There are no feed-in tariffs and quota obligations at the federal level but they are implemented in some provinces.

Quota obligation – Alberta

The province of Alberta requires facilities that emit more than 100,000 tonnes of GHG emissions a year to reduce their emissions intensity by 12 percent as of 1 July 2007. Emitters have four choices for compliance with this emissions reduction target:

  • make improvements to their operations
  • purchase offset credits from other sectors that have voluntarily reduced their emissions
  • pay CAD15 a tonne into the Climate Change and Emissions Management Fund, an arm’s length organization independent from the government that invests the funds into initiatives and projects that support emission reduction technologies
  • purchase Emissions Performance Credits from facilities that have reduced their emissions intensity below the mandatory 12 percent threshold.

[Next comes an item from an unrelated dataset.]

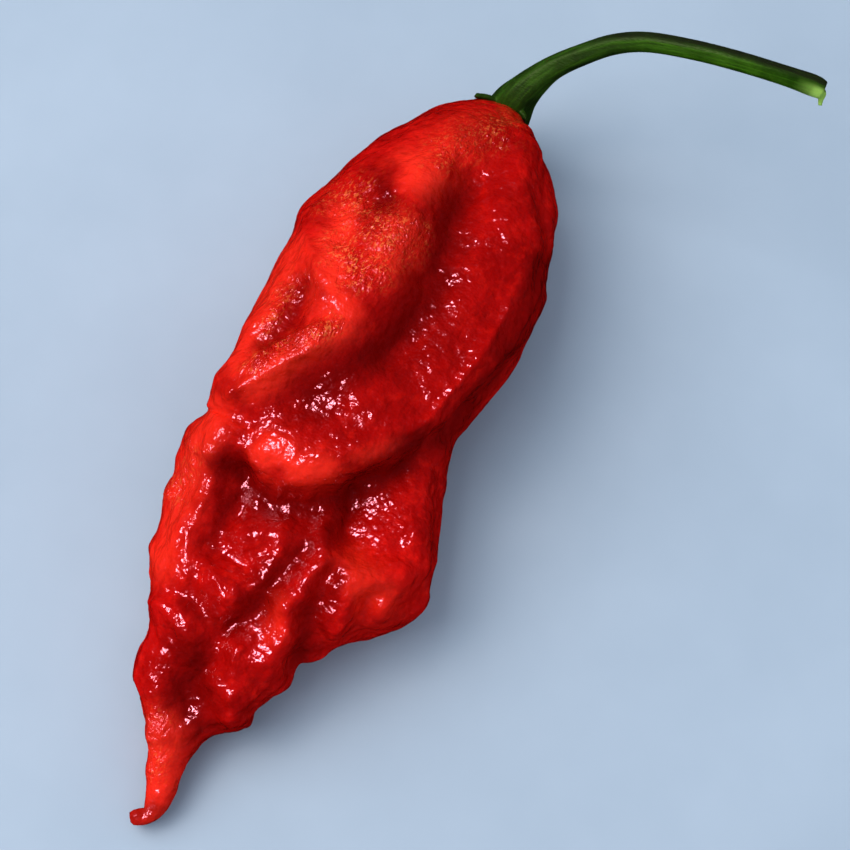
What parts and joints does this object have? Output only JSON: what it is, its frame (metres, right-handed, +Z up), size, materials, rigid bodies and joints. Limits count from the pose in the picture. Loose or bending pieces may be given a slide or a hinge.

Feed-in tariff (FIT) – Ontario

The Ontario FIT program is North America’s first comprehensive guaranteed pricing structure for renewable electricity production, and it provides a way to contract for renewable energy generation. It includes standardized program rules, prices and contracts for anyone interested in developing a qualifying renewable energy project. Prices are designed to cover project costs and allow for a reasonable return on investment over the contract term, and they are subject to review periodically. Qualifying renewable technologies include biogas, renewable biomass, landfill gas, solar photovoltaic (PV), waterpower and wind power. As of 31 March 2013, there were 1,706 contracts executed to generate 4,541 MW of electricity. With the help of the FIT program, Ontario is on the track to be the first jurisdiction in North America to replace coal-fired generation with cleaner sources of power by the end of 2014.